Unfortunately, Boehner didn’t seem to think that had actually happened. According to Boehner:
The president would not take yes for an answer. Even when we thought we might be close on an agreement, the president’s demands changed. The president has often said we need a ‘balanced’ approach — which in Washington means: we spend more . . . you pay more. Having run a small business, I know those tax increases will destroy jobs.
This is all very complicated, even for a crack Economic News Team™ like ours. But here’s a quick cheat sheet. Boehner wants to cut outrageous government programs which we really don’t need because they are wasteful (and aren’t really for us, but rather, for them) and keep all the tax cuts for the wealthy because wealthy is good and wealth creates jobs and thanks to President Obama we don’t seem to have as many jobs as we used to, or should have.
President Obama wants everyone to sacrifice, not just the poor. Or the soon-to-be-poor, like today’s middle class. So he used to want to raise taxes – not really raise taxes, but take away tax breaks that enabled the very, very rich to pay less in taxes – so that we’ll have more money or revenue. But now he’s not sure because the Republicans say they aren’t willing to do that and he’s trying to be bipartisan. And be reasonable. And compromise. Which is very good and which we as a nation have forgotten how to do.
Unfortunately, the Republicans don’t want to compromise because they know that compromise is compromise, and compromising with left-wing socialistic Democrats is exactly what got us into this problem in the first place.
Obama’s “balanced” approach doesn’t cut it for Michelle Bachmann either, who is currently in Congress but wants to move into Obama’s apartment as soon as possible:
“President Obama isn’t listening to the American people. Not one person in Iowa, New Hampshire or South Carolina has told me that we need a ‘balanced approach,’ which, of course, is code for higher taxes and spending.”
Former Minnesota Gov. Tim Pawlenty, who thinks he should get the apartment instead of Michelle Bachmann, accused Obama of “lecturing the country instead of leading it.” He said the speech was “another reason why President Obama needs to be removed from office.”
Neither the president or the speaker used visual aids during their speeches. Which is too bad because The New York Times recently created two handy charts. Here’s a look at the growing deficit and where and why we have to deal with it — instead of worrying about what “local” really means. According to the Times, the first chart shows:
the difference between budget projections and budget reality. In 2001, President George W. Bush inherited a surplus, with projections by the Congressional Budget Office for ever-increasing surpluses, assuming continuation of the good economy and President Bill Clinton’s policies.
The Times continues its analysis:
Every year starting in 2002, the budget fell into deficit. In January 2009, just before President Obama took office, the budget office projected a $1.2 trillion deficit for 2009 and deficits in subsequent years, based on continuing Mr. Bush’s policies and the effects of recession. Mr. Obama’s policies in 2009 and 2010, including the stimulus package, added to the deficits in those years but are largely temporary.
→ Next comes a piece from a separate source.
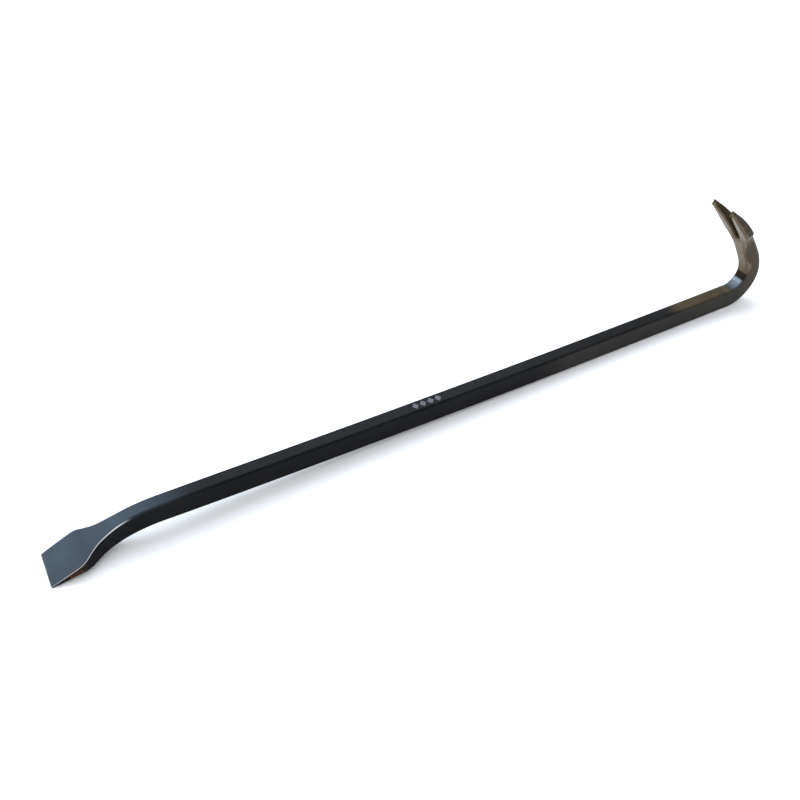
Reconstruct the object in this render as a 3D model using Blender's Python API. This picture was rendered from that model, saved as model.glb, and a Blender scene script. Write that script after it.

The second graph shows what we spent on tax cuts and for war and how that took us from budget surplus to budget deficits during 2002 to 2009. The Times notes that:
budget estimates that didn’t foresee the recessions in 2001 and in 2008 and 2009 also contributed to deficits. Mr. Obama’s policies, taken out to 2017, add to deficits, but not by nearly as much.
Studying these charts isn’t anywhere near as much fun as arguing about whether we’ll ever have locally grown coffee from the Housatonic Mills. But it does suggest that ending the wars in Iraq and Afghanistan and making some deep cuts in the defense budget could make a significant dent in the deficit.
The Times has some other conclusions:
A few lessons can be drawn from the numbers. First, the Bush tax cuts have had a huge damaging effect. If all of them expired as scheduled at the end of 2012, future deficits would be cut by about half, to sustainable levels. Second, a healthy budget requires a healthy economy; recessions wreak havoc by reducing tax revenue. Government has to spur demand and create jobs in a deep downturn, even though doing so worsens the deficit in the short run. Third, spending cuts alone will not close the gap. The chronic revenue shortfalls from serial tax cuts are simply too deep to fill with spending cuts alone. Taxes have to go up.
So much for the left-wing media. Rush Limbaugh has a unique take on the debt crisis debate:
So here you have Washington spending freely regardless of the consequences (which takes no courage, by the way), but when it comes time to clean up the mess they created? Look at it. There’s really nothing serious going on in real terms of cuts in spending, but on the political side of this, Obama is the odd man out — and he knows it, and he’s trying to figure out what happened. You know (impression) “Where is it? Why am I not part of the deal? Hey, you know, I’m still here. Uh, uh, I’m relevant.” Mr. President, you really aren’t part of this. You don’t have a plan. There’s nothing from you on paper — and if what I heard today is true, and if what Boehner’s been saying since Friday when he failed to return the phone call, they’ve decided, Mr. President: Until you get serious, you’re not anybody who can be dealt with here.
You don’t get to play the role of adult, refereeing what all the kids are doing.
You’re not even in the game at all.
Just because I don’t understand Rush Limbaugh doesn’t mean I don’t appreciate what it says about this great country that we have Rush Limbaugh saying what he’s saying, especially during troubled times.
What I’ve learned in the short but valuable time I’ve been a part of the Red Crow Crack Economic News Team™ is that if you don’t really understand something it’s time for a chart or a graph or better yet, some polling data. And luckily we have some interesting data from the most recent Washington Post/ABC News poll:
Not so good there, President Obama.
What about your Republican friends:
I don’t know about you, but I’m feeling better. The president is clearly winning the disapproval race. Only 59% of the American people disapprove of the way he’s handling the federal budget deficit, while a whopping 64% disapprove of the way his Republican opposition is handling it.
We’ve got a bipartisan disapproval thing happening here.
Repeat after me: local/schmocal … debt/schmebt.